Family Notes

I was driving with my son and called another driver a pussy.  My son immediately told me not to say that.  When I asked why, he said because I am a mom.  So I guess the new rule is that mom’s cannot call others a pussy.  Except this is me. Which means now all I do is call everyone a pussy anytime I am driving with my son.  And I call him a pussy too.  I can’t believe he is surprised by this.  He should know better.

I went with my husband to Walmart.  He stood in front of the “ladies section” and mumbled:  “You can’t buy beer at Walmart but vibrators are okay?”

My daughter’s boyfriend asked her how to clean the bathroom (Yes, I am as impressed as you are).  So she showed him. Took 30 minutes.  Afterwards he said he never knew it took that much work.  It took him 45 minutes to repeat. My daughter gave him a B-.

I cleaned my son’s bathroom (Company was coming, you think I would trust that a 20-something boy would do a good enough job)? I had to call him into the bathroom and ask that he remove the beer can from the shower.  It wasn’t that I was surprised it was there;  it was that it was too high for me reach.

Lately I have been having a hard time knowing if my husband is yelling at my son or the cat.

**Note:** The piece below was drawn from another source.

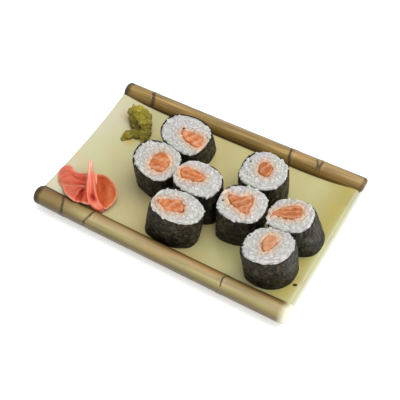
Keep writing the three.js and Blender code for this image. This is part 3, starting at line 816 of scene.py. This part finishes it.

For Christmas we got Abbey a new second bed for the bedroom.  When we opened it in the middle of the living room, the expression on her face clearly said: “OMG! You are getting another dog, aren’t you?  I am being replaced, I know it. You don’t love me anymore.”  So I immediately had to take it into the bedroom, place it on the floor where she normally sleeps and made her come in to see it.  Then she understood and it was all good.

While riding in the car with me, my son’s lighter fell in-between the car seat and the console.  “Great.” He said.  “I just lost my lighter in the vagina of your car.”